Ideally, I'd want a boost licensed, high level D implementation in core.thread. Instead of using __gthread get/setspecific, we simply add a GC managed (i.e. plain stupid) void[][] _tlsVars array to core.thread.Thread, use core.sync for locking and core.atomic to manage array indices. With all the high-level stuff we can reuse from druntime (resizing/reserving arrays) such an implementation is probably < 100 LOC. Most importantly, as we can't overwrite the functions in libgcc we'd also use custom function names (__d_emutls_get_address).

The one thing stopping me though is that I don't think I can implement this and boost-license it now that I almost know the libgcc implementation by heart...

-- Johannes

July 23, 2017
On Sunday, 16 July 2017 at 12:37:26 UTC, Johannes Pfau wrote:
> Yes, probably the best solution for now is to reimplement GCC style emutls with shared library support in druntime for all compilers and forget about C/C++ TLS compatibility. Even if we could get patches into libgcc it'd take years till all relevant systems have been updated to new libgcc versions.

It might be worth doing anyway, considering the rise of GC languages like D and Go.

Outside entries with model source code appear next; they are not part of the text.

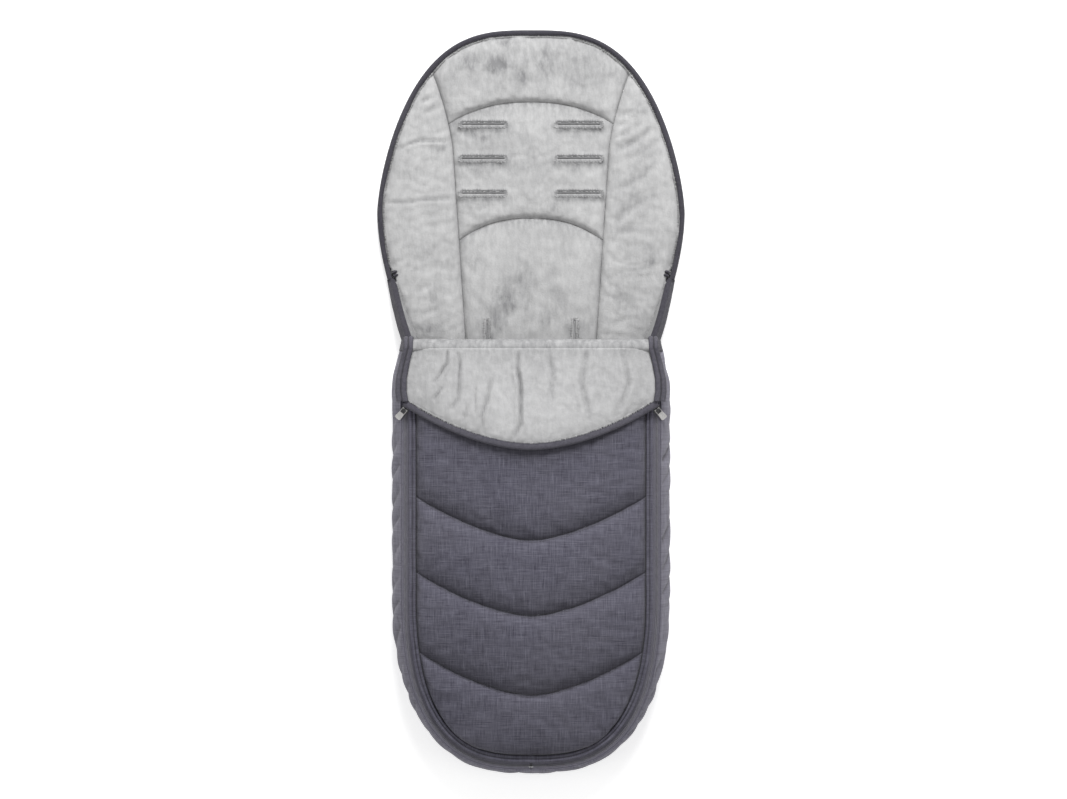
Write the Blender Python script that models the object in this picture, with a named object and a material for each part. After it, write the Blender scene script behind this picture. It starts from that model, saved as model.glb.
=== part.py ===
"""A padded stroller footmuff, lying on its back.

Metres. +Y is the head end, +X is the right side as seen from the front, +Z is up off the surface
that it lies on. The origin is under the middle of its outline.
"""
import math

import bmesh
import bpy
from mathutils import Matrix, Vector

# Outline of the back, half widths across and depths along
LENGTH = 1.000
HEAD_HALF_WIDTH = 0.2075
WAIST_HALF_WIDTH = 0.1645
BAG_HALF_WIDTH = 0.1800
HEAD_DEPTH = 0.247
SHOULDER_DEPTH = 0.171
WAIST_DEPTH = 0.070
FOOT_DEPTH = 0.234
FOOT_BULGE = 0.006

# Layers of the back, from the surface up
CLEAR = 0.0003
SHELL_THICKNESS = 0.0012
WADDING_THICKNESS = 0.006
LINER_EDGE = 0.0024
LINER_CROWN = 0.0072
BINDING_HEIGHT = 0.0135
BINDING_WIDTH = 0.0065
BINDING_WALL = 0.0012
BINDING_ROUND = 0.0022
HEAD_INSET = 0.0017
BAG_INSET = 0.0112
INSET_LEAD = 0.004
INSET_BLEND = 0.025

# Seams of the liner: distance down from the head end, half widths, and how far an arc sags
SEAM_FLARE_DEPTH = 0.160
SEAM_JOIN_DEPTH = 0.045
SEAM_JOIN_WIDTH = 0.138
SEAM_CHEST_WIDTH = 0.1053
SEAM_WAIST_DEPTH = 0.425
SEAM_WAIST_WIDTH = 0.0877
CHEST_SEAM_DEPTH = 0.097
SEAT_SEAM_DEPTH = 0.254
LINER_SEAM_SAG = 0.030

# Harness slots
SLOT_DEPTHS = (0.128, 0.174, 0.221)
SLOT_OFFSET = 0.0645
SLOT_LENGTH = 0.0640
SLOT_WIDTH = 0.0080
SLOT_RIM = 0.0009
SLOT_RIM_STAND = 0.0006
SEAT_SLOT_OFFSET = 0.0590
SEAT_SLOT_DEPTH = 0.421

# Gusset wall round the foot bag
TAPE_END_DEPTH = 0.337
SIDE_HEIGHT = 0.066
FOOT_HEIGHT = 0.052
TAPE_END_HEIGHT = 0.0122
SIDE_LEAN = 0.0130
FOLD_LEAN = 0.0050
TAPE_END_LEAN = 0.0098
FOOT_LEAN = 0.0070
SIDE_BULGE = 0.009
DROP_LENGTH = 0.148
GUSSET_LINING_LOW = 0.0075
GUSSET_LINING_TOP = 0.0030
GUSSET_LIP = 0.0006

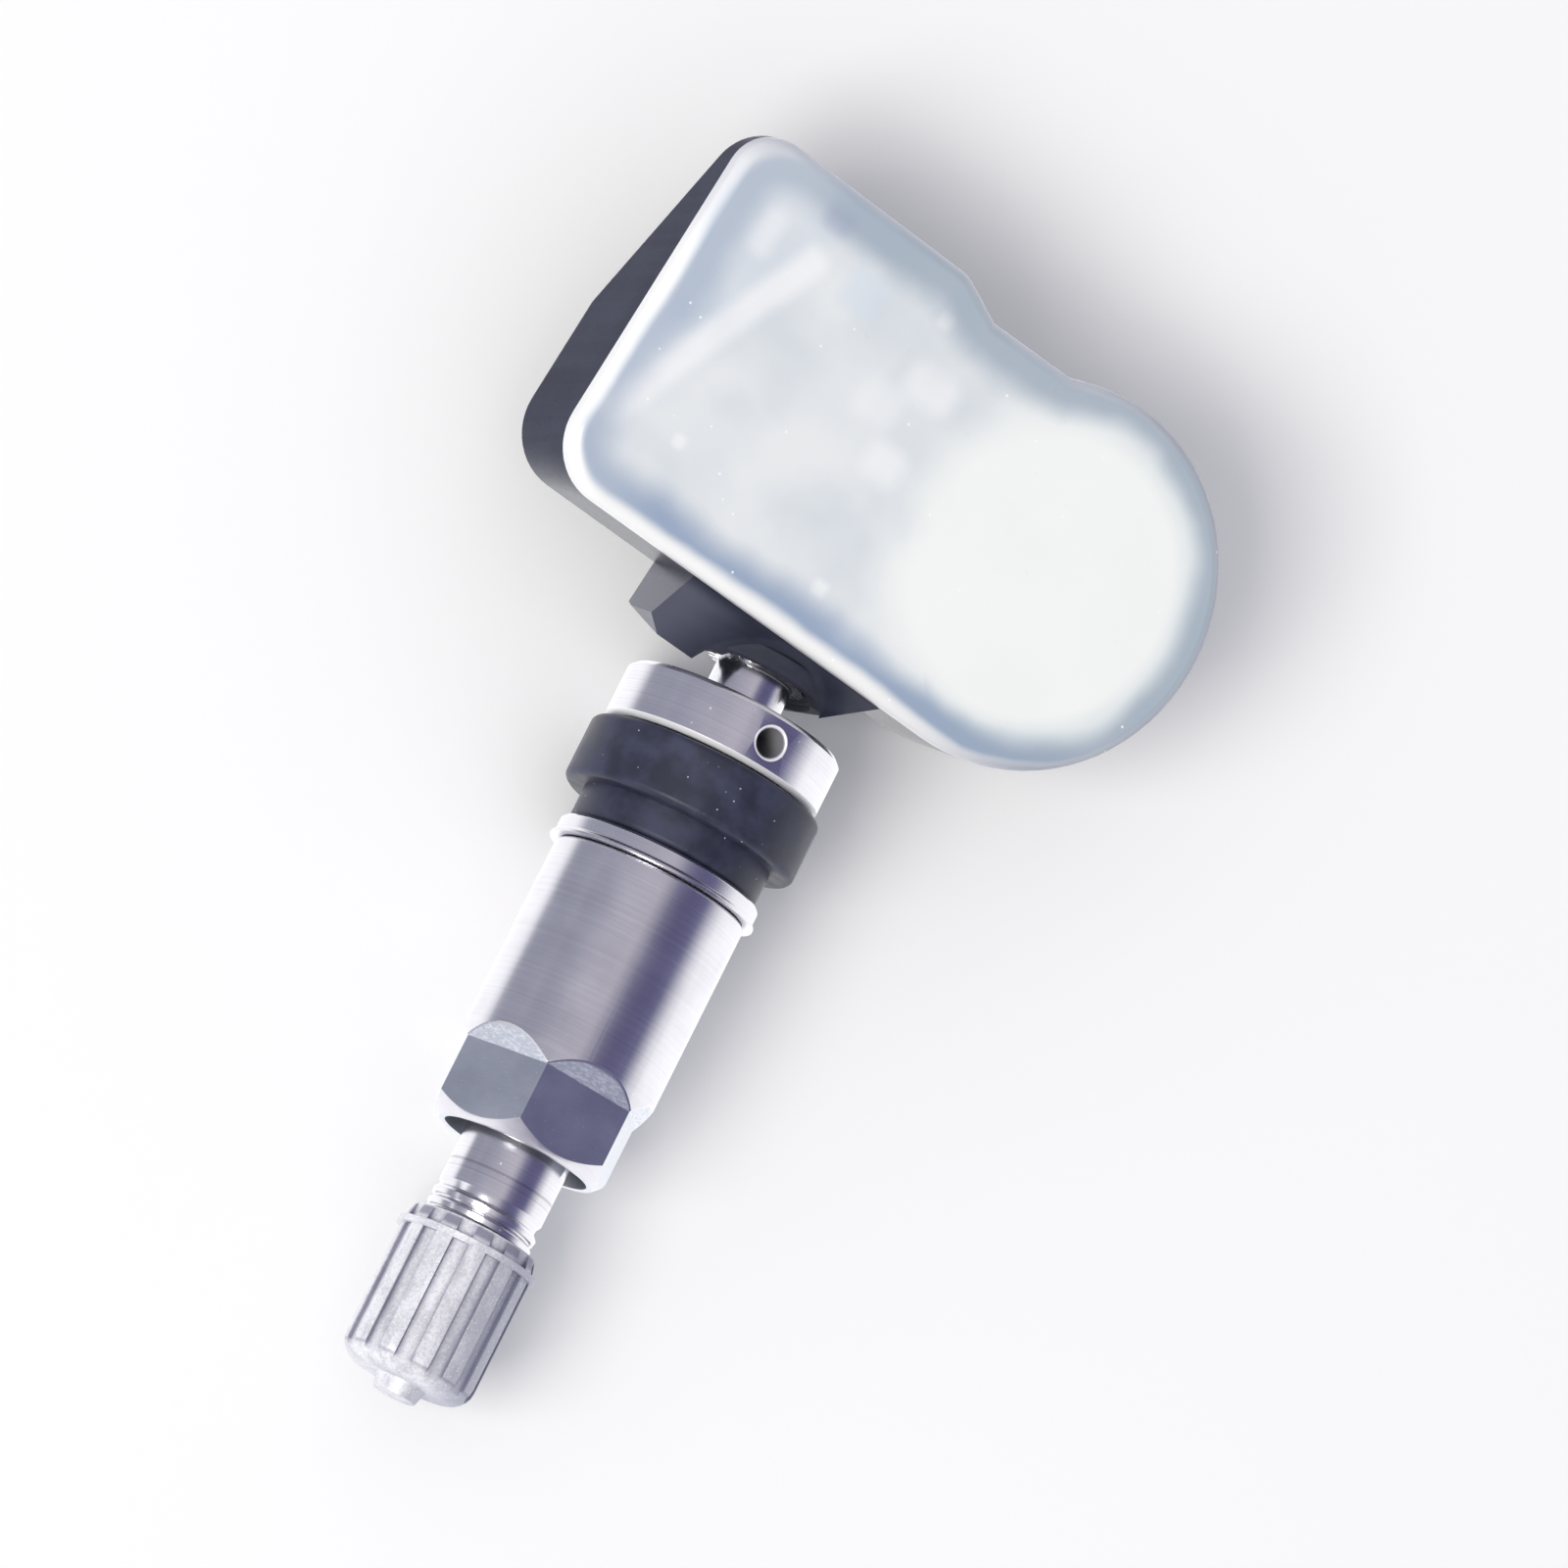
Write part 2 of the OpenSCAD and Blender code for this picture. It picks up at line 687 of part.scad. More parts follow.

>> There is also this llvm implementation, available under permissive licenses and actually documented somewhat:
>> 
>> https://github.com/llvm-mirror/compiler-rt/blob/master/lib/builtins/emutls.c
>
> Unfortunately also not boost compatible, so we can't simply port that code either, as far as I can see?

Yes, it can't simply be relicensed as Boost, even though the UIUC/MIT dual license it's under is very permissive, but each license has advertising and license text inclusion clauses that are not compatible with the Boost license.

On Sunday, 16 July 2017 at 14:10:45 UTC, Johannes Pfau wrote:
> Am Sun, 16 Jul 2017 14:48:04 +0200
> schrieb Iain Buclaw via Digitalmars-d <digitalmars-d@puremagic.com>:
>
>> 
>> I sense a revert coming on...
>> 
>> https://github.com/D-Programming-GDC/GDC/commit/cf5e9e323b26d21a652bc2933dd886faba90281c
>> 
>> Iain.
>
> Correct, though more in a metaphorical sense ;-)
>
> Ideally, I'd want a boost licensed, high level D implementation in core.thread. Instead of using __gthread get/setspecific, we simply add a GC managed (i.e. plain stupid) void[][] _tlsVars array to core.thread.Thread, use core.sync for locking and core.atomic to manage array indices. With all the high-level stuff we can reuse from druntime (resizing/reserving arrays) such an implementation is probably < 100 LOC. Most importantly, as we can't overwrite the functions in libgcc we'd also use custom function names (__d_emutls_get_address).
>
> The one thing stopping me though is that I don't think I can implement this and boost-license it now that I almost know the libgcc implementation by heart...

Sounds like a worthwhile effort.  If it requires someone who's never looked at the libgcc implementation, you could try asking in the LDC forum or someone who's contributed to the GC.  Maybe Dmitry could whip this up for us?